When confronted, there are two things to remember:
- Defensiveness will only get you so far.
- Defensiveness sets you up for an attack
Carrie Prejean’s reaction to the revelation that she had cosmetic surgery done was to get defensive. She sated that she did not believe that it was against the Bible to have cosmetic surgery done.
This wasn’t really the issue. Part of the issue was a look at her morality. People want to know why someone that is now claiming biblical morality would be having elective surgery to increase her bust size. They want to think through whether or not a Christian should be competing in a contest that values external appearance and emphasizes the womanly figure. They want to know what’s on the inside.
When you get defensive, you don’t seem sure of yourself—you express doubt.
A Lesson from Romans
Romans 14 is the classic chapter on Christian Liberty. In it, Paul defines both the stronger and the weaker brother, but one of the verses sticks out on this topic. Paul exhorts everyone to be fully persuaded about what they are doing as far as whether it is glorifying God or not.
In context, Paul is talking about eating food that was offered to idols or respecting a certain day (like the Jewish holidays). Paul said that Christians are at liberty to glorify God in any way that they feel persuaded pleases them1 and that the only thing they should be careful of is that they are fully persuaded that what they are doing is acceptable.
The brother that believes he has liberty to do something is not to act in such a way to offend the brother that believes that it is wrong. In the same token, that brother that believes that something is wrong should not judge the one that partakes.
In this case, Carrie’s answer about her implants shows that she’s defensive. Trying to prove from the Scripture your point of view only seeks to divide people and to cause offense.
A Better Response
A. W. Tozer, when talking about churches, advised the church to always listen to criticism and accept it. If it is true, the church should adjust, and if not, just let it roll off.
For you and I, I would apply this like this: If someone has a problem with your action, which you believe to be supported by Scripture, you should thank the person for bringing it up, and say that you will read and pray on it. After a time, you may want to get back with them and thank them for their concern and let them know that you’ve researched it and you believe that you’re either right or that you’re wrong and that you’ll change.
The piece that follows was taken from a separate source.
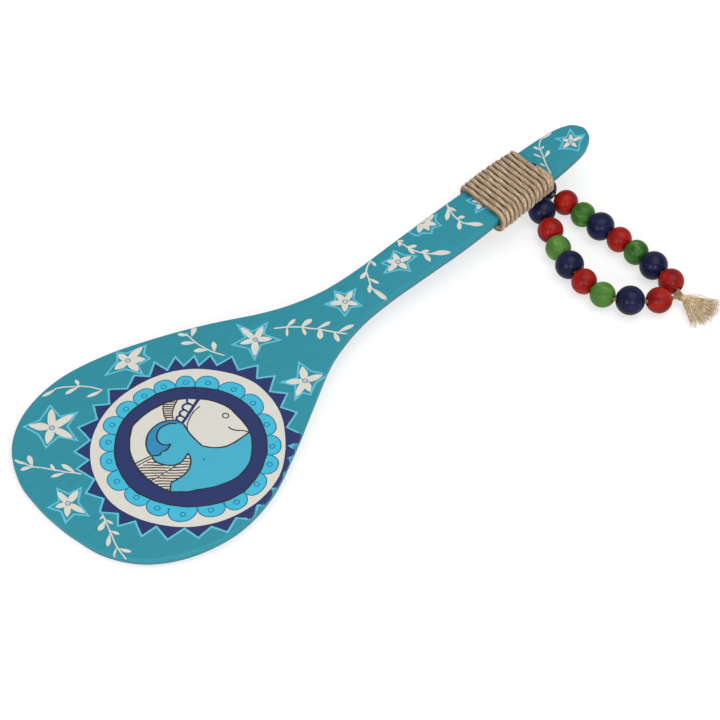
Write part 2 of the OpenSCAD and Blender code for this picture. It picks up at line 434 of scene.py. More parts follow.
# Route of each strand, from the gap after the first bead, through the beads and into the knot
for strand, real_length in (("a", 0.086), ("b", 0.092)):
    points = [gap_mid(strand)]
    for i in range(1, BEADS):
        points += bore_ends(strand, i)
    points.append(knot + (KNOT_R - KNOT_GRIP) * unit(points[-1] - knot))
    path = resample(spline(points, 10), 0.5)
    verts, faces, uvs = rope(path, CORD_D, CORD_LAY, sides=CORD_SIDES, seed=3.0)
    obj = make_object(f"strand_{strand}_cord", verts, faces, uvs=uvs)
    finish_piece(obj, cord_mat, "bead_loop", [f"strand_{strand}"])

# The board's own axes, found from the mount on the back of the blade
THICK, BLADE_THICK, RIM_R, HOLE_R = 4.8, 4.0, 1.2, 2.5
BACK_MOUNT_X = 70
mount = next(m for m in record["mounts"] if m["name"] == "blade_back")
board_z = -unit(mount["axis"])
board_x = np.cross((0, 1, 0), board_z)
board_origin = np.array(mount["pos_m"]) / MM - BACK_MOUNT_X * board_x - (THICK - BLADE_THICK) * board_z


def on_board(points):
    """Points given in the board's own axes: x from the tip, y across, z up from the handle's underside."""
    p = np.asarray(points, float)
    return board_origin + p[..., :1] * board_x + p[..., 1:2] * np.array([0, 1, 0]) + p[..., 2:3] * board_z


# The same cord above the first beads: two turns through the hole and over the near edge
HOLE_X = 299.0
HITCH = [
    [0.9, -0.6, -4.2], [0.8, -1.1, 3], [0.8, -1.6, 4.8], [0.8, -3, 5.85], [0.8, -5.4, 6], [0.7, -8.4, 6],
    [0.6, -11, 5.8], [0.4, -12.75, 3.9], [0.3, -12.85, 1.4], [-0.1, -12.1, -0.8], [-0.5, -10.9, -2],
    [-0.6, -9.8, -3.2], [-0.7, -9.1, -4.3],
]
SECOND_TURN = [
    [-0.9, -0.4, -1], [-0.9, -0.7, 2.6], [-0.8, -1.6, 4.9], [-0.7, -3.4, 7], [-0.7, -5.6, 7.9],
    [-0.9, -8.5, 8], [-1.1, -11.3, 7.3], [-1.3, -13.6, 5.2], [-1.4, -14.4, 2.6], [-1.4, -13.7, 0],
    [-1.2, -11.8, -1.8], [-0.4, -8, -2.3], [0.2, -4, -1.8], [0.2, -1.6, -1.8],
]
NECK_A = [[1.3, 0.2, 13.3], [1.4, 0.4, 12.5], [2.5, 1.9, 11.3], [4.4, 3.5, 9.9], [6, 4.9, 8.2]]
NECK_B = [[-0.5, -8.9, 13.2], [-0.5, -8.7, 12.5], [-0.5, -7.6, 11.3], [-0.6, -6.5, 9.8], [-0.9, -5.9, 7.8]]

leg_a = [hole_foot + p for p in NECK_A] + bore_ends("a", 0) + [gap_mid("a")]
leg_b = [hole_foot + p for p in NECK_B] + bore_ends("b", 0) + [gap_mid("b")]
turn = [on_board([HOLE_X + x, y, z]) for x, y, z in HITCH]
hitch_line = resample(spline(leg_a[::-1] + turn + leg_b, 10), 0.4)
second_line = resample(spline([on_board([HOLE_X + x, y, z]) for x, y, z in SECOND_TURN], 8), 0.4)
first_rope = rope(hitch_line, CORD_D, CORD_LAY, sides=CORD_SIDES, seed=1.0)
second_rope = rope(second_line, CORD_D, CORD_LAY, sides=CORD_SIDES, phase=1.0, seed=2.0)
verts, faces, uvs = join_parts([first_rope, second_rope])
hitch = make_object("cord_hitch_turns", verts, faces, uvs=uvs)
finish_piece(hitch, hitch_mat, None, ["cord_hitch", "neck_a", "neck_b"])
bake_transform(hitch)


# ---------------------------------------------------------------- the board
RAMP_START, RAMP_END = 149.2, 169.25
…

If they ask where you find it, then show them what you’ve found.
This avoids (to some extent) the “I’m right, you’re wrong” of reacting immediately, and it shows that you actually value the comment.
In the case of Miss Prejean, she could have said that she would read and pray about it, and then state that she was doing what she believed glorified God and it was between Him and her. Or that she believe it was wrong and that she wouldn’t do it again.
Either way would have been better than attempting to state that her critics were most certainly wrong and acting as if she were better than the rest.
- Outside the clear commands of Scripture.